To reverse the damage wrought by modern farming, Balbo implemented his own experimental system called ERA (Ecosystem Revitalizing Agriculture) which looks at healthy soil and biodiversity as the foundation of a thriving ecosystem, and the preservation of natural resources as agriculture’s highest priority. Leontino has spent the last 30 years integrating ERA into the Balbo family’s sugarcane production, and the results have been astonishing: 23x more biodiversity than conventional sugarcane farms—including forest fauna, fungi, and more, a 20% to 30% increase in yield per hectare (far outstripping production rates of conventional sugarcane), and the drastic reversal of the operation’s carbon footprint. Native’s mills also produce bioethanol, molasses, and animal feed, as well as enough electricity to process over six million tons of sugarcane per year, including enough surplus to power a city of more than 540,000. The project also became the first certified organic sugar plantation in 1997. It is now the largest organic agricultural project in the world, and provides about a third of the world’s organic sugar supply.

So, how exactly does ERA work? See below.

2015-06-17 at 14-33-07Green-Cane Harvesting

In 1988, Balbo embarked on a five-year project to build the first Brazilian-made “green cane harvester.” The machine is able to cut the cane with its leaves still on, stripping them off with powerful streams of air, and pitching them back into the soil as mulch. This returns 20 metric tons of “waste” per hectare to the earth, which helps to keep weeds down and provides a habitat for beneficial microorganisms. Now, instead of replanting sugarcane every year, the cane regrows six to seven times before it’s rotated out for a one-year nitrogen-fixing crop.
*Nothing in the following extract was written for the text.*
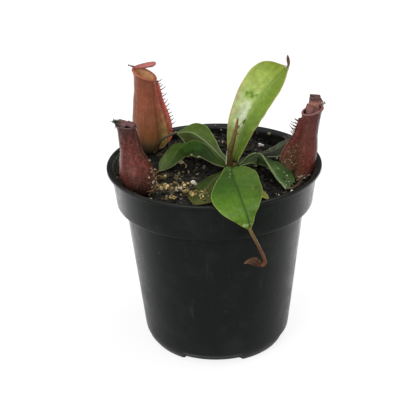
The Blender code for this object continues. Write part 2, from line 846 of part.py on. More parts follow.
def make_pitcher(name, parts, cutters):
    pitcher = PITCHERS[name]
    outer = [cup_ring(pitcher, step / CUP_RINGS) for step in range(CUP_RINGS + 1)]
    inner = [
        cup_ring(pitcher, step / CUP_RINGS, CUP_WALL, FLOOR_RISE * (1.0 - step / CUP_RINGS) ** 4)
        for step in range(CUP_RINGS, -1, -1)
    ]
    bm = loft(outer + inner)
    cup = add_object(name, mesh_from(bm, name), parts, MATERIAL_OF[name])
    for side in (-1, 1):
        wing = make_wing(f"{name}_wing_{side}", pitcher, side, cutters)
        add_boolean(cup, wing, "UNION")


# Round parts


def make_tube(name, route, parts):
    """A tapering round strand along a smooth curve through the route."""
    spans = len(route) - 1
    length = sum(math.dist(a[:3], b[:3]) for a, b in zip(route, route[1:]))
    count = max(3, round(length / TUBE_STEP))
    points = [spline(route, spans * step / count) for step in range(count + 1)]
    curve = bpy.data.curves.new(name, "CURVE")
    curve.dimensions = "3D"
    curve.bevel_depth = MM
    curve.bevel_resolution = 2
    curve.use_fill_caps = True
    strand = curve.splines.new("POLY")
    strand.points.add(len(points) - 1)
    for point, (x, y, z, radius) in zip(strand.points, points):
        point.co = (x * MM, y * MM, z * MM, 1.0)
        point.radius = radius
    add_object(name, curve, parts, MATERIAL_OF[name])


def make_dried_pitcher(parts):
    """The small aborted pitcher at the end of the hanging tendril."""
    route = (
        (20.0, -59.2, 69.6, 0.9),
        (18.6, -59.2, 70.2, 1.7),
        (16.8, -59.2, 70.9, 1.7),
        (15.2, -59.2, 70.9, 1.2),
        (13.9, -59.2, 70.4, 0.8),
        (12.9, -59.2, 69.8, 0.5),
    )
    make_tube("pitcher_dried", route, parts)


# Grains


def make_grain(name, kind, spec, seed, parts):
    x, y, long, wide, thick, turn = spec
    shuffle = random.Random(seed)
    bm = bmesh.new()
    bmesh.ops.create_icosphere(bm, subdivisions=1, radius=0.5)
    for vert in bm.verts:
        vert.co *= 1.0 + shuffle.uniform(-0.12, 0.10)
        vert.co = Vector((vert.co.x * long, vert.co.y * wide, vert.co.z * thick))
    angle = math.radians(turn)
    lowest = 0.0
    for vert in bm.verts:
        px, py, pz = vert.co
        vert.co.x = x + px * math.cos(angle) - py * math.sin(angle)
        vert.co.y = y + px * math.sin(angle) + py * math.cos(angle)
        lowest = max(lowest, soil_height(vert.co.x, vert.co.y) - pz)
    bmesh.ops.translate(bm, vec=(0.0, 0.0, lowest + GAP), verts=bm.verts)
    add_object(name, mesh_from(bm, name), parts, kind)


def make_grains(parts):
    counts = {}
    for seed, (kind, *spec) in enumerate(GRAINS):
        counts[kind] = counts.get(kind, 0) + 1
        make_grain(f"{kind}_{counts[kind]}", kind, spec, seed, parts)


def main():
    clear_scene()
    parts = make_collection("potted_pitcher_plant")
    cutters = make_collection("cutters")
    make_pot(parts, cutters)
    make_soil(parts, cutters)
    make_rootstock(parts)
    for name, blade in LEAVES.items():
        make_blade(name, blade, LEAF_THICKNESS, 14, 3, parts)
    for name in PITCHERS:
        make_pitcher(name, parts, cutters)
    for name, blade in LIDS.items():
        make_blade(name, blade, LID_THICKNESS, 8, 3, parts)
    for name, route in TUBES.items():
        make_tube(name, route, parts)
    make_dried_pitcher(parts)
    make_grains(parts)


main()
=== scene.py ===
"""Looks of the potted pitcher plant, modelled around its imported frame.

Every length in the tables and functions is in millimetres and becomes metres where a
mesh is made. The frame's origin is the centre of the pot's underside, +Z is up and -Y
is the front. The mounds, grains, leaves and pitchers have the stations of the CAD
source, so each fine surface lies where the solid that it replaces lies. Only
leaf_low_front is drawn narrower than its solid, and the wings of pitcher_right closer
together. Lids and strands follow their solids, with ends and folds of their own.
"""

import math
import random

import bmesh
import bpy
import numpy as np
from mathutils import Matrix, Vector, noise


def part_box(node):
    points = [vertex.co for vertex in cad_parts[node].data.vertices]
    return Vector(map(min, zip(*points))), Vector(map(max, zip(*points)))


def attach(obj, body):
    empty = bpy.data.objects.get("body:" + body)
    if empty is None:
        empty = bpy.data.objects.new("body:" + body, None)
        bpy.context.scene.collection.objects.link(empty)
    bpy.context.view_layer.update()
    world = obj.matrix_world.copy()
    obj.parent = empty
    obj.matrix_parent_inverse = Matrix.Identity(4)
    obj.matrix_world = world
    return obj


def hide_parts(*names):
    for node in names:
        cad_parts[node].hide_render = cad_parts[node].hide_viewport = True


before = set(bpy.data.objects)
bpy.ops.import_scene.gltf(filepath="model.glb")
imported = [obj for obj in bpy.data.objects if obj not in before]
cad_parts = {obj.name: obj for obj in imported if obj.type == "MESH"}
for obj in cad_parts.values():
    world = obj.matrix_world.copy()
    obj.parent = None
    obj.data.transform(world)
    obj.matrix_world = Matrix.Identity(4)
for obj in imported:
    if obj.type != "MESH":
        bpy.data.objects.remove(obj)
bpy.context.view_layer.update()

MM = 0.001

# Takes the height out of a vector, and only lifts
FLAT = (1.0, 1.0, 0.0)
UPWARDS = np.array((0.0, 0.0, 1.0))

# Pot, from its box in the frame
POT_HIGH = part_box("pot")[1]
POT_HEIGHT = POT_HIGH.z / MM
LIP_RADIUS = POT_HIGH.x / MM
LIP_WIDTH = 2.1
LIP_HEIGHT = 1.6
WALL = 1.0
COLLAR_TOP_RADIUS = LIP_RADIUS - 2.2
COLLAR_FOOT_RADIUS = LIP_RADIUS - 4.5
LEDGE_Z = 76.9
BODY_TOP_RADIUS = 45.4
BODY_FOOT_RADIUS = 37.7
BODY_FOOT_Z = 6.6
HEEL = ((36.6, 3.6, 1.2), (35.1, 1.5, 0.8))
FOOT_RADIUS = 34.0
POT_STEPS = 200
CORNER_STEPS = 4
BAY_COUNT = 4
BAY_HEIGHT = 1.45
BAY_INNER_RADIUS = 17.0
BAY_HALF_ANGLE = math.radians(26.0)
FIRST_BAY_ANGLE = math.radians(-95.0)
DRAIN_HOLE_RADIUS = 3.0
DRAIN_HOLE_CIRCLE = 25.5
CUTTER_HEIGHT = 6.0
WELD_REACH = 0.03
SEAM_REACH = 0.002
CREASE_ANGLE = math.radians(50.0)
POT_SAG = (0.12, 60.0)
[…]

Healthy soil relies in part on how well it can perform as a container for oxygen and water. Heavy farm equipment leads to compacted soil, which holds less water and diminishes its capacity to host biodiversity. Native developed softer, low-impact tires on its harvesters, and deflates them partially to keep from compressing the soil. Some say they can drive over a foot painlessly.
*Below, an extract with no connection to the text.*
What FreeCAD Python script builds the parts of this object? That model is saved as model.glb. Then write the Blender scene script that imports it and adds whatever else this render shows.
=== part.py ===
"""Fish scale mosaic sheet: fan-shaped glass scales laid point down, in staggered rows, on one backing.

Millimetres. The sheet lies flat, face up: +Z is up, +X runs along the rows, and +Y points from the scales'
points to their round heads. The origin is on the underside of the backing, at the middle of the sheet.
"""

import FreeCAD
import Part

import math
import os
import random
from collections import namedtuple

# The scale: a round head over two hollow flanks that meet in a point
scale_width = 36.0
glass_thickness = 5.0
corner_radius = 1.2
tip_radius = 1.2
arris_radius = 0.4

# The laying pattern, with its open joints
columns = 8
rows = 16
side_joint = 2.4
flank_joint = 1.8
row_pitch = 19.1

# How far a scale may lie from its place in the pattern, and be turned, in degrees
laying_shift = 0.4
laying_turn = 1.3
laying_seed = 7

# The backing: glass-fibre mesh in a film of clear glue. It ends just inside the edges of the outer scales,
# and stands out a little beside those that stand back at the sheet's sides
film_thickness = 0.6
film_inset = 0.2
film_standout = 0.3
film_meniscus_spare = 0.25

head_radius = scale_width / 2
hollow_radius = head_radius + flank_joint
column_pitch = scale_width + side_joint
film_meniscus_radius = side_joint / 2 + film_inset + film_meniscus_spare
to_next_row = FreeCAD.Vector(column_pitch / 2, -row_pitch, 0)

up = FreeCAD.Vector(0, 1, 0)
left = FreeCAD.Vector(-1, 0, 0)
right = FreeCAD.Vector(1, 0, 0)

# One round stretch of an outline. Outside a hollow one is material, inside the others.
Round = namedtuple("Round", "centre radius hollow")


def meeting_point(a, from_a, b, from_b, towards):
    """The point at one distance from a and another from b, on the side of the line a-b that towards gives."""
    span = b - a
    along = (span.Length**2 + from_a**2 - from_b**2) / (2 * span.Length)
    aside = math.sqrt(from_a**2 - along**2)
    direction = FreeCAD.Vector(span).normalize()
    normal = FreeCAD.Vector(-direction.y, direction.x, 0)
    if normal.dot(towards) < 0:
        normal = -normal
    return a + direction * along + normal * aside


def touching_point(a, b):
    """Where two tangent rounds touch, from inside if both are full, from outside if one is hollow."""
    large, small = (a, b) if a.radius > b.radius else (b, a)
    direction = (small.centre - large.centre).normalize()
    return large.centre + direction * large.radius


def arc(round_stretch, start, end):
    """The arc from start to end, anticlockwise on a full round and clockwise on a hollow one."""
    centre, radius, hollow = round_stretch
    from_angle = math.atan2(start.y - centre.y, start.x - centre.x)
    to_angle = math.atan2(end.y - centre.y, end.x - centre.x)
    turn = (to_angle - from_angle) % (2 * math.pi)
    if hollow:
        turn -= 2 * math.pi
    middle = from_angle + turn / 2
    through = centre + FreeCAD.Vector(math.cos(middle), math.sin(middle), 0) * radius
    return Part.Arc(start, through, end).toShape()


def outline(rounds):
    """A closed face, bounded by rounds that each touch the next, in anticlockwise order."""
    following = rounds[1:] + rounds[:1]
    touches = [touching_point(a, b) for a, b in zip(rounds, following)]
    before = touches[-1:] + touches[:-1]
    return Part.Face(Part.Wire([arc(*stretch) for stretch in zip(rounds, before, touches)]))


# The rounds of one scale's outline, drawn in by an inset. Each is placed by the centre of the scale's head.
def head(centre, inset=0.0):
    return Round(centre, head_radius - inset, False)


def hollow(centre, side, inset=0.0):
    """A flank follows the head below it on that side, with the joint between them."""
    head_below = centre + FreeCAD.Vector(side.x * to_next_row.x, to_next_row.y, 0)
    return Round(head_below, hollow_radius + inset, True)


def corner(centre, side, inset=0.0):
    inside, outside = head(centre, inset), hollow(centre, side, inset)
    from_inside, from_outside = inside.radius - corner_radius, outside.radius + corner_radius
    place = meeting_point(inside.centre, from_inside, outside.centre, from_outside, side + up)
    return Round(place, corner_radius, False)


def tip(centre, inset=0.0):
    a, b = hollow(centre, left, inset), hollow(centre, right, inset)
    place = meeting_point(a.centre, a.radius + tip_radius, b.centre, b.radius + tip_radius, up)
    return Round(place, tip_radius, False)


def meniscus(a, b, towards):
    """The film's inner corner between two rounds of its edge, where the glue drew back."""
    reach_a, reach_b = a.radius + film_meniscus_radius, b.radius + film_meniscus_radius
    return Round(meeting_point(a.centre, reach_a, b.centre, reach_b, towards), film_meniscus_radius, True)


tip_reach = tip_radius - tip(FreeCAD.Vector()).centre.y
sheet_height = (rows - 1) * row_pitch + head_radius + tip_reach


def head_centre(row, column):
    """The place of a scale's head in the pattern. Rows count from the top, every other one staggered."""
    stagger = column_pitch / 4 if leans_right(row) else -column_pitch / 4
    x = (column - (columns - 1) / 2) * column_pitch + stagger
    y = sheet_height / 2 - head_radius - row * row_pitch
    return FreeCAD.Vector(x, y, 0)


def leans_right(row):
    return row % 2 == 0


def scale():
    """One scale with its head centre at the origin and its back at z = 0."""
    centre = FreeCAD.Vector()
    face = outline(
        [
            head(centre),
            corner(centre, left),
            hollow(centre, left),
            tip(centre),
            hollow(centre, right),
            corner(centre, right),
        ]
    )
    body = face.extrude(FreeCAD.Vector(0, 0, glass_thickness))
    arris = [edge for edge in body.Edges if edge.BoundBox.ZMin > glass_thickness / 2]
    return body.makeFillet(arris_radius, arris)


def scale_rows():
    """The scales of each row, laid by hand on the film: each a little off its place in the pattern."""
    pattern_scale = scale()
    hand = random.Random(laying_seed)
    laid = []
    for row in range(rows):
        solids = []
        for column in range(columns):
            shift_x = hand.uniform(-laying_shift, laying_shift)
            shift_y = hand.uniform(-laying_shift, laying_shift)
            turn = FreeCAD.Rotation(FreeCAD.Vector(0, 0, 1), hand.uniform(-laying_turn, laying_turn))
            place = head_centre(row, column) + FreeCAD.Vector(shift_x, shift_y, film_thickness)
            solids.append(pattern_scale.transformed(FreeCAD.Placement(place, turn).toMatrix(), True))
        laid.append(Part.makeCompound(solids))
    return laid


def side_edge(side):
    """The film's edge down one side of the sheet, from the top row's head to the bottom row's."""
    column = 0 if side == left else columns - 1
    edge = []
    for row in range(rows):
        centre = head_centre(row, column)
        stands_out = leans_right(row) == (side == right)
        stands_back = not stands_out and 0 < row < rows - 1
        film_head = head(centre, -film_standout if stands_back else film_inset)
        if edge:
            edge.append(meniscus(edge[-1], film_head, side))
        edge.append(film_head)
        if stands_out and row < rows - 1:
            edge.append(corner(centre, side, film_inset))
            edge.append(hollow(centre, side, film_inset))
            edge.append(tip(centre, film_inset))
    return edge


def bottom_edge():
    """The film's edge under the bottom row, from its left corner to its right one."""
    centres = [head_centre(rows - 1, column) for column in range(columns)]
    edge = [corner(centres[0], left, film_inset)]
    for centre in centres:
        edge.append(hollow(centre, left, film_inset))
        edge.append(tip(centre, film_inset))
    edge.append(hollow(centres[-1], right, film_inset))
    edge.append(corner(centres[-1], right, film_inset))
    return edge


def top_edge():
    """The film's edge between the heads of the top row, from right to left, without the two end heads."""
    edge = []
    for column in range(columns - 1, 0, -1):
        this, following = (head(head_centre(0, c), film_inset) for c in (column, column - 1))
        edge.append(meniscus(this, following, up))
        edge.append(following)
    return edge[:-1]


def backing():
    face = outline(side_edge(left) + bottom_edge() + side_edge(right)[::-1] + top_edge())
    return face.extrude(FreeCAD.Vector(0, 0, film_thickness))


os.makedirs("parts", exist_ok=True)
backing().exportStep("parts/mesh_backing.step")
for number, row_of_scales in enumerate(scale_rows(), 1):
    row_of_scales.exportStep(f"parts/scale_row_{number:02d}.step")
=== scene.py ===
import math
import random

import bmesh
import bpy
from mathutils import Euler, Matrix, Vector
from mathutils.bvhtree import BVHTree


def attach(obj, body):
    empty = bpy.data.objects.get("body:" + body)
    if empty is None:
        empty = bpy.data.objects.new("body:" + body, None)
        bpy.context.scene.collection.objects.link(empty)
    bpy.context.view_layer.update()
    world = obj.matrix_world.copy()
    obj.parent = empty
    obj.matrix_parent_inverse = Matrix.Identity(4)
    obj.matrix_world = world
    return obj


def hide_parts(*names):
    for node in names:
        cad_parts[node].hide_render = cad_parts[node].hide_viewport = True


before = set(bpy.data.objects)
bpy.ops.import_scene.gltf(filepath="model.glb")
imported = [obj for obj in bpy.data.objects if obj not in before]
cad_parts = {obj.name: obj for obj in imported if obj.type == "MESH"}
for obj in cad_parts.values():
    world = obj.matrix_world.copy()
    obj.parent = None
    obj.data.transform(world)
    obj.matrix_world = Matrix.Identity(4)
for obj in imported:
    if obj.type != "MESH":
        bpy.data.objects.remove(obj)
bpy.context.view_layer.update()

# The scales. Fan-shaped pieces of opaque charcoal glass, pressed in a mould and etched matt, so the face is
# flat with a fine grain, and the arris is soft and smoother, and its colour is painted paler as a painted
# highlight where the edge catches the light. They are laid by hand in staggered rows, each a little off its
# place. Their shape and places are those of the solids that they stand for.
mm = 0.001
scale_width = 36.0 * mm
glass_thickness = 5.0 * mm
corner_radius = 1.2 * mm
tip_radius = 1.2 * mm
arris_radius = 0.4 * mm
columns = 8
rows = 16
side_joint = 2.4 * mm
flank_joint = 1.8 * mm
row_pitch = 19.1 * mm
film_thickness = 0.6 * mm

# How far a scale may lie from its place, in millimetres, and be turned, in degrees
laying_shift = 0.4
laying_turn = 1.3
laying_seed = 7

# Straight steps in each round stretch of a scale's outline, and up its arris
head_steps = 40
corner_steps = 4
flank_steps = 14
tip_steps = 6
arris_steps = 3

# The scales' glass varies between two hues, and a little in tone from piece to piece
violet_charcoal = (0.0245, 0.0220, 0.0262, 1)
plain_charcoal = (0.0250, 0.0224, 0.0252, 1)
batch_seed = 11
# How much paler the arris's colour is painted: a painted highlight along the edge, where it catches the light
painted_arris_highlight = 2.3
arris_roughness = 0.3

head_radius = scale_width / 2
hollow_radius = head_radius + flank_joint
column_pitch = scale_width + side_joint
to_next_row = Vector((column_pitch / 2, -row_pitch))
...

At Native, dry matter leftover from processing the sugarcane is fed into a furnace that produces 200 tonnes of steam per hour. The steam is used to power Native’s sugar mill and buildings, producing enough power to sustain production as well as power the neighboring city. The entire operation is an enclosed system, and every output is fed back into the process.

A Self-Regulating Ecosystem

It took about five years after ERA was implemented for biodiversity to pick up, and the signs are still emerging. In the beginning, fungi began growing on cane leaves and the waste thrown back into the fields. Soon after, termites and earthworms arrived, loosening the soil and increasing its capacity to hold water. Ants no longer fed on the leaves of the cane, and natural predators balanced the population of any pests that did arrive. Little by little, the ecosystem revived itself and grew into a balanced, self-regulating environment.

We’re continually inspired by the systems at Native, and we’re grateful that they produce such delicious sugar for our chocolate!